- _THE EXERCISE_: Every line below must be reproduced exactly. Copy them all.

- _INFORMATION PROVIDED_:
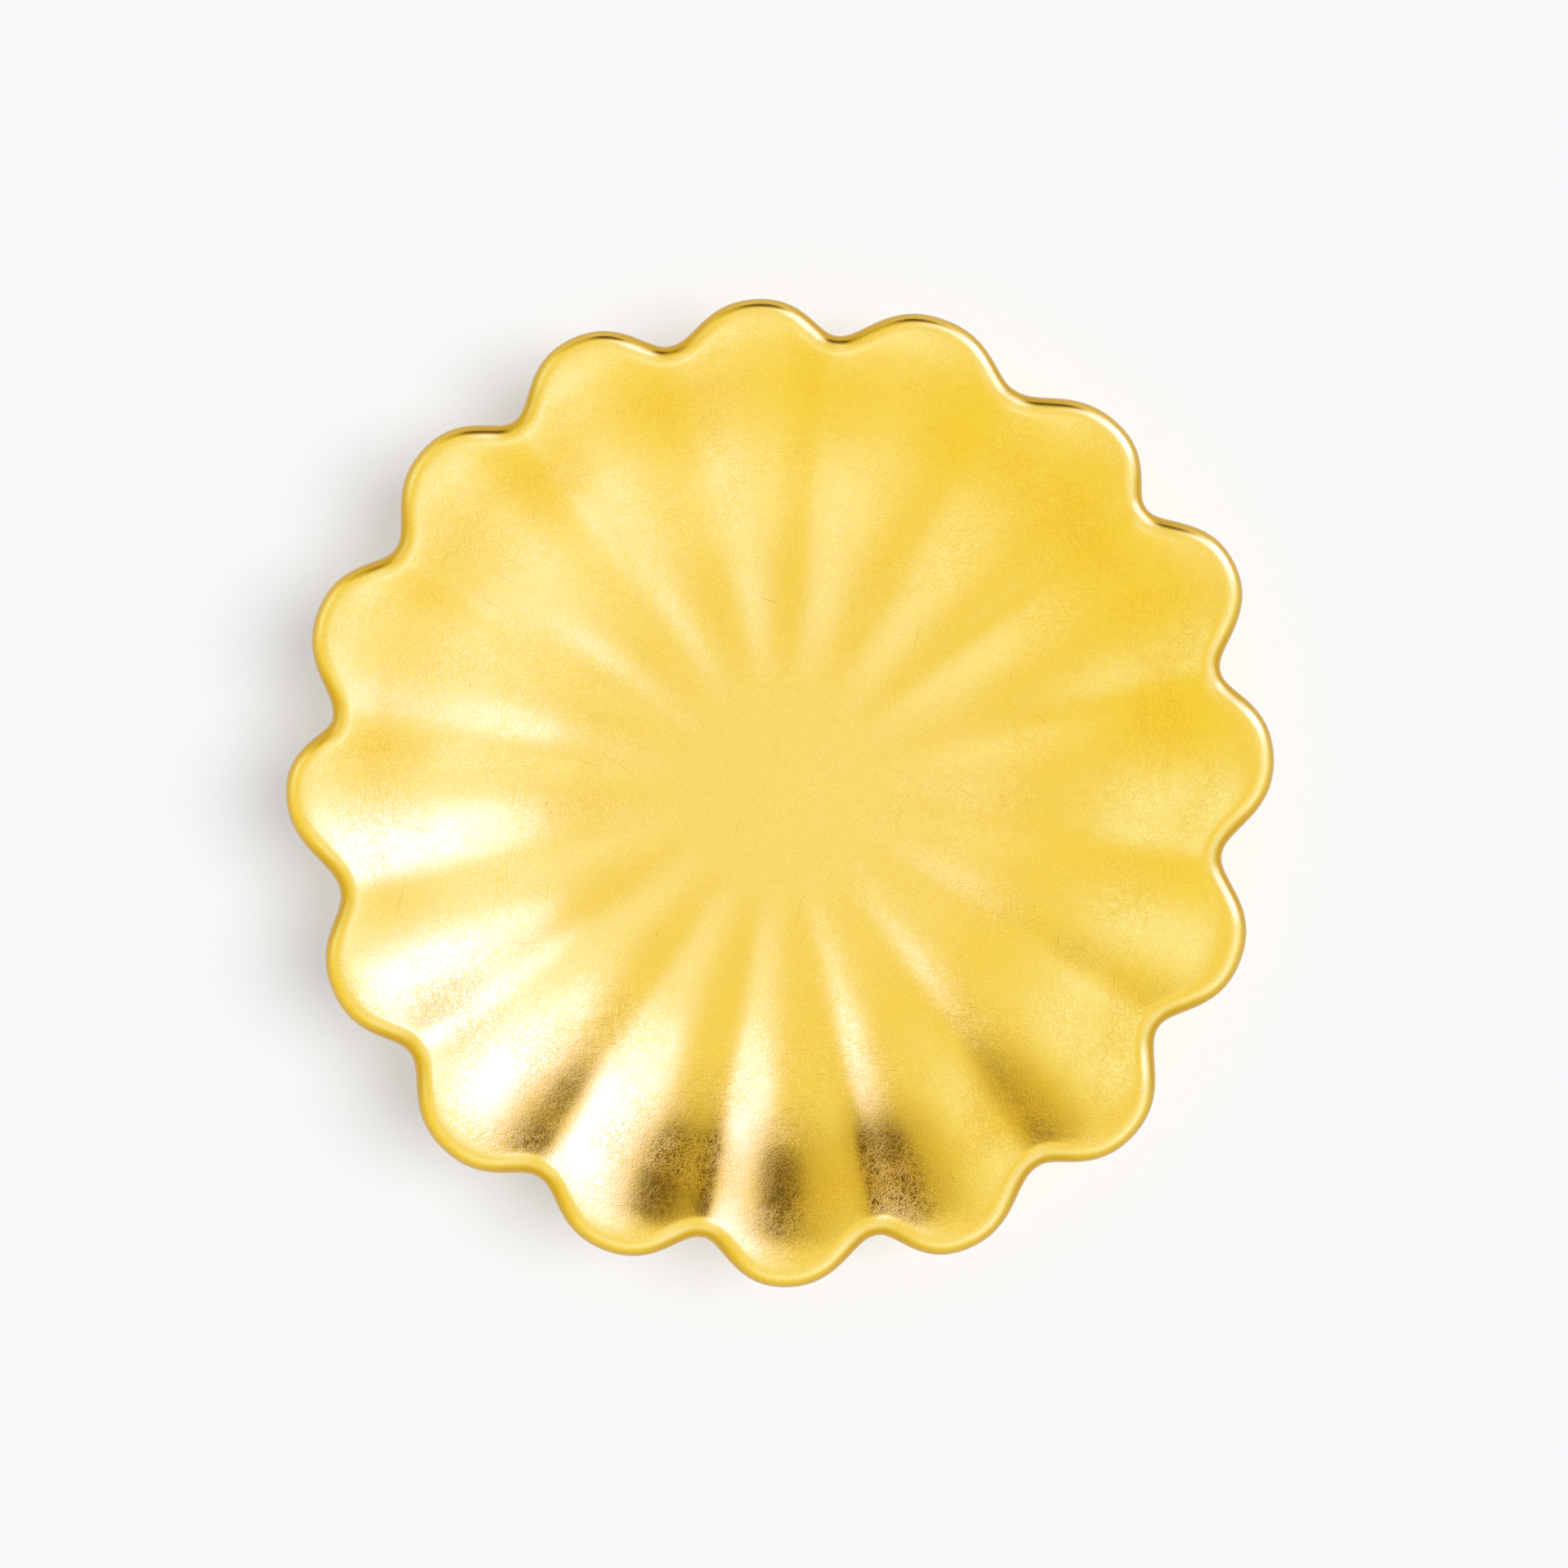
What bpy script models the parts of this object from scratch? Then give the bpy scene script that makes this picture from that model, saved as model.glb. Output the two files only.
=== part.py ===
"""A shallow brass urli dish with sixteen hand-raised petals, standing on a low foot ring.

One sheet of brass is pressed into flutes, and its edge is rolled over a wire. The ring is soldered under
the flat middle, and four felt pads keep it off the table. Metres, +Z up, origin under the middle of the
dish where the pads touch the table.
"""

import math

import bmesh
import bpy
from mathutils import Vector

MM = 0.001

# Driving dimensions, in millimetres unless the name says otherwise.
SHEET = 1.0                 # thickness of the brass sheet
ROLL_HALF_WIDTH = 3.3       # the rolled lip's section is an oval, taller above its middle than below
ROLL_RISE = 4.6
ROLL_DROP = 2.6
ROLL_SWEEP_DEG = 280.0      # how far round the edge is rolled, which leaves a slot beside the wall
WIRE_RADIUS = 1.6           # the wire inside the roll
WIRE_LIFT = 0.6             # how far it lies above the roll's middle
GAP = 0.3                   # what neighbouring pieces keep between them
PAD_HEIGHT = 1.2
PAD_RADIUS = 2.6
PAD_BEVEL = 0.3
PAD_COUNT = 4
FOOT_HEIGHT = 4.0
FOOT_RADIUS = 34.0          # middle of the foot ring's tread
FOOT_TREAD = 6.4            # width of the ring where the pads sit
FOOT_NECK = 4.0             # width of the ring where it meets the dish
FOOT_WAIST = 0.35           # share of the ring's height at which it starts to narrow

# The petals, one row each: notch before it (degrees, radius), then its tip (degrees, radius). The dish is
# worked by hand, so no two are quite alike.
PETALS = (
    (15.0, 92.0, 26.5, 102.0),
    (37.5, 93.0, 47.5, 100.2),
    (59.5, 93.3, 71.0, 100.2),
    (83.0, 92.3, 93.0, 99.0),
    (104.0, 92.3, 115.0, 100.2),
    (126.0, 92.0, 136.5, 99.6),
    (148.0, 92.0, 159.0, 100.2),
    (171.0, 92.0, 180.5, 100.0),
    (193.0, 91.7, 204.5, 99.4),
    (215.5, 92.3, 227.0, 99.8),
    (238.0, 92.7, 249.0, 99.8),
    (260.0, 92.2, 270.5, 100.6),
    (282.0, 92.4, 292.0, 100.2),
    (304.0, 92.4, 315.0, 99.8),
    (327.5, 90.5, 339.5, 99.0),
    (351.5, 90.3, 364.0, 99.6),
)
NOTCH_SOFTNESS = 0.35       # how wide the rounding at the bottom of a notch is
PETAL_FULLNESS = 0.40       # how far a petal's shoulders swell past a plain arc

# Height of the inside surface along the middle of a petal, as (radius, height) above the flat middle.
PETAL_LINE = ((0, 0), (20, 0), (38, 0), (44, 0.1), (50, 0.7), (56, 2.1), (62, 4.2), (68, 6.9),
              (74, 10.5), (80, 15.1), (86, 20.2), (92, 24.6), (98, 27.0))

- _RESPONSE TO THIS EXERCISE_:
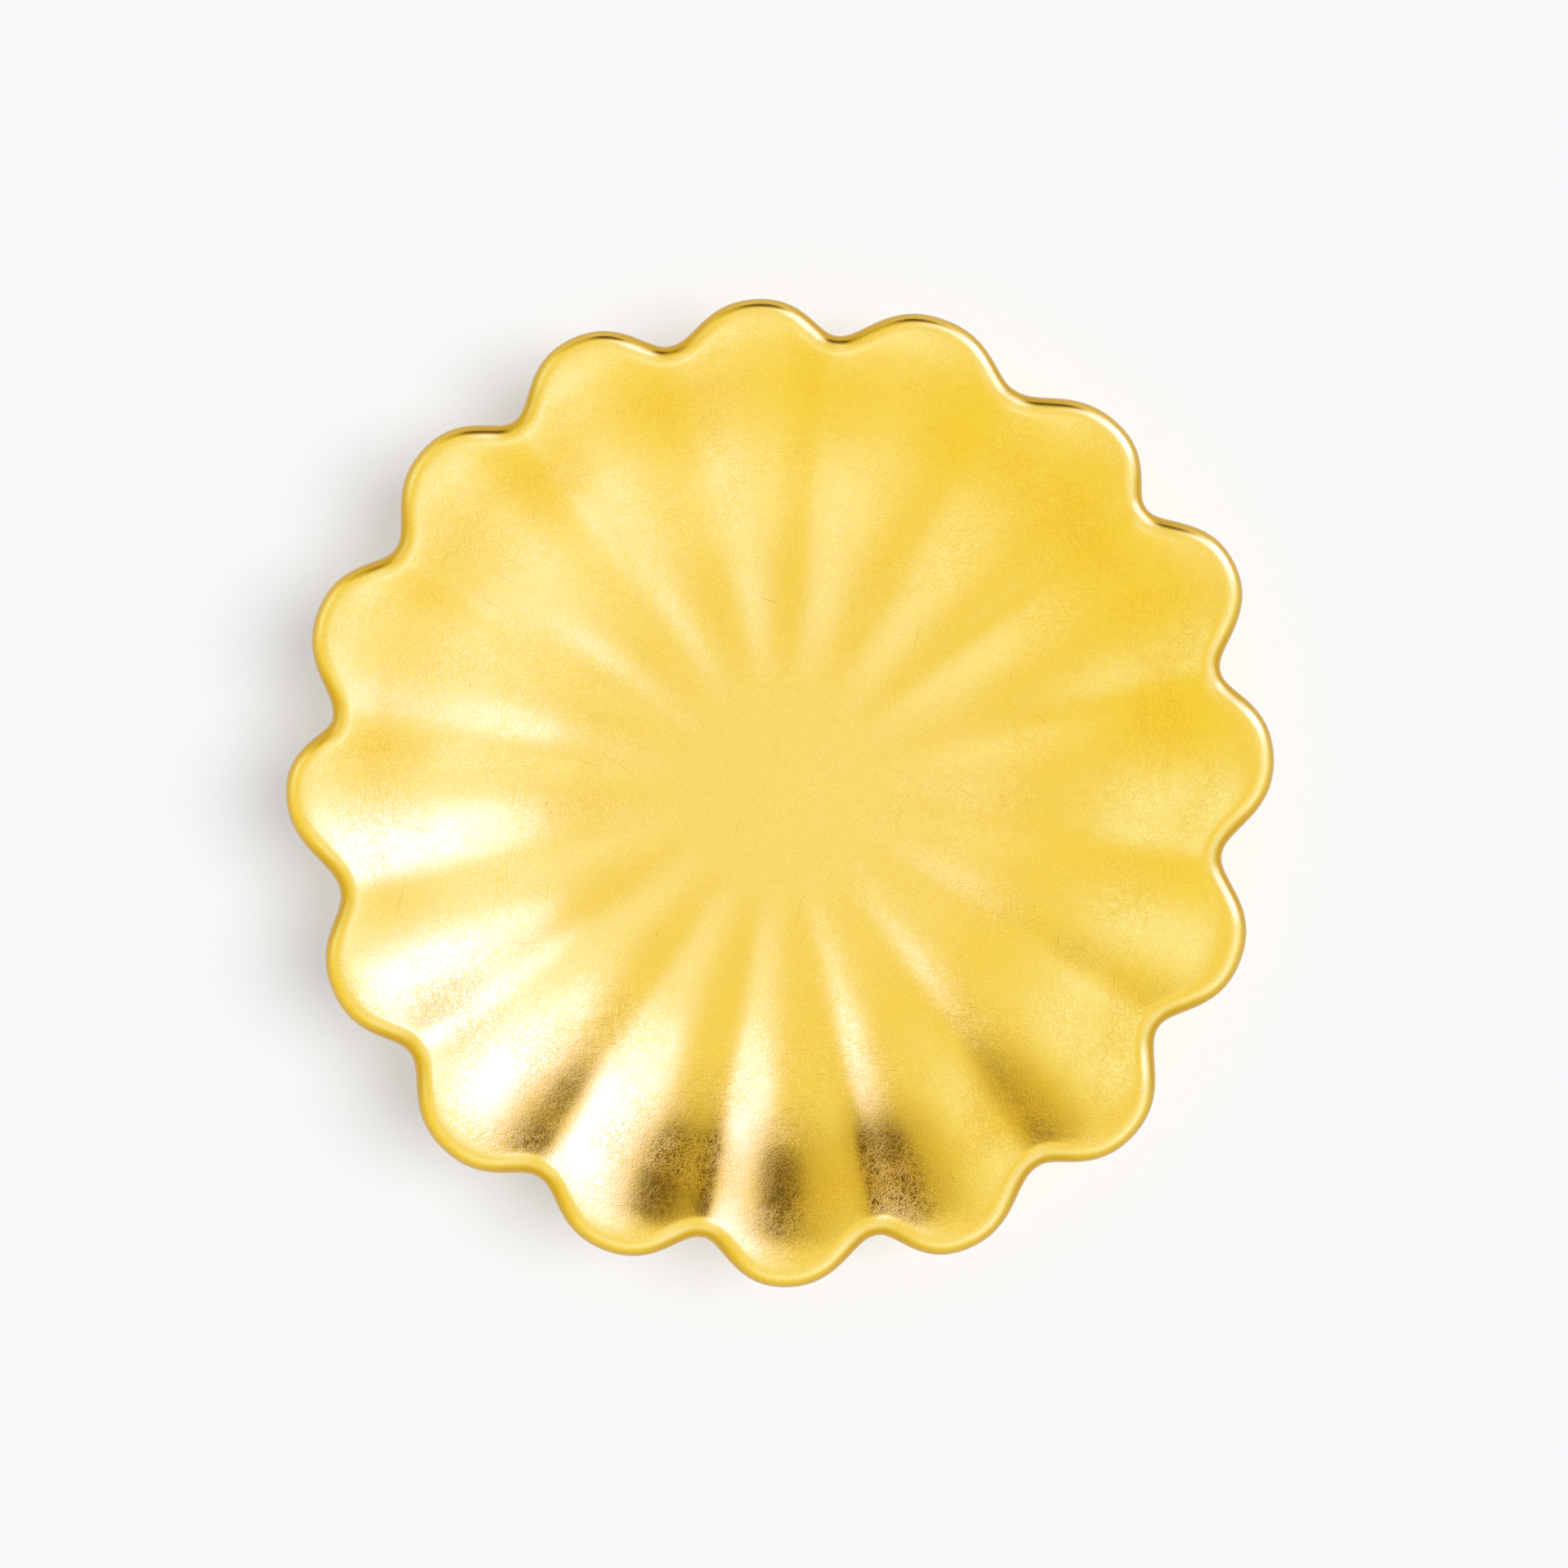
What bpy script models the parts of this object from scratch? Then give the bpy scene script that makes this picture from that model, saved as model.glb. Output the two files only.
=== part.py ===
"""A shallow brass urli dish with sixteen hand-raised petals, standing on a low foot ring.

One sheet of brass is pressed into flutes, and its edge is rolled over a wire. The ring is soldered under
the flat middle, and four felt pads keep it off the table. Metres, +Z up, origin under the middle of the
dish where the pads touch the table.
"""

import math

import bmesh
import bpy
from mathutils import Vector

MM = 0.001

# Driving dimensions, in millimetres unless the name says otherwise.
SHEET = 1.0                 # thickness of the brass sheet
ROLL_HALF_WIDTH = 3.3       # the rolled lip's section is an oval, taller above its middle than below
ROLL_RISE = 4.6
ROLL_DROP = 2.6
ROLL_SWEEP_DEG = 280.0      # how far round the edge is rolled, which leaves a slot beside the wall
WIRE_RADIUS = 1.6           # the wire inside the roll
WIRE_LIFT = 0.6             # how far it lies above the roll's middle
GAP = 0.3                   # what neighbouring pieces keep between them
PAD_HEIGHT = 1.2
PAD_RADIUS = 2.6
PAD_BEVEL = 0.3
PAD_COUNT = 4
FOOT_HEIGHT = 4.0
FOOT_RADIUS = 34.0          # middle of the foot ring's tread
FOOT_TREAD = 6.4            # width of the ring where the pads sit
FOOT_NECK = 4.0             # width of the ring where it meets the dish
FOOT_WAIST = 0.35           # share of the ring's height at which it starts to narrow

# The petals, one row each: notch before it (degrees, radius), then its tip (degrees, radius). The dish is
# worked by hand, so no two are quite alike.
PETALS = (
    (15.0, 92.0, 26.5, 102.0),
    (37.5, 93.0, 47.5, 100.2),
    (59.5, 93.3, 71.0, 100.2),
    (83.0, 92.3, 93.0, 99.0),
    (104.0, 92.3, 115.0, 100.2),
    (126.0, 92.0, 136.5, 99.6),
    (148.0, 92.0, 159.0, 100.2),
    (171.0, 92.0, 180.5, 100.0),
    (193.0, 91.7, 204.5, 99.4),
    (215.5, 92.3, 227.0, 99.8),
    (238.0, 92.7, 249.0, 99.8),
    (260.0, 92.2, 270.5, 100.6),
    (282.0, 92.4, 292.0, 100.2),
    (304.0, 92.4, 315.0, 99.8),
    (327.5, 90.5, 339.5, 99.0),
    (351.5, 90.3, 364.0, 99.6),
)
NOTCH_SOFTNESS = 0.35       # how wide the rounding at the bottom of a notch is
PETAL_FULLNESS = 0.40       # how far a petal's shoulders swell past a plain arc

# Height of the inside surface along the middle of a petal, as (radius, height) above the flat middle.
PETAL_LINE = ((0, 0), (20, 0), (38, 0), (44, 0.1), (50, 0.7), (56, 2.1), (62, 4.2), (68, 6.9),
              (74, 10.5), (80, 15.1), (86, 20.2), (92, 24.6), (98, 27.0))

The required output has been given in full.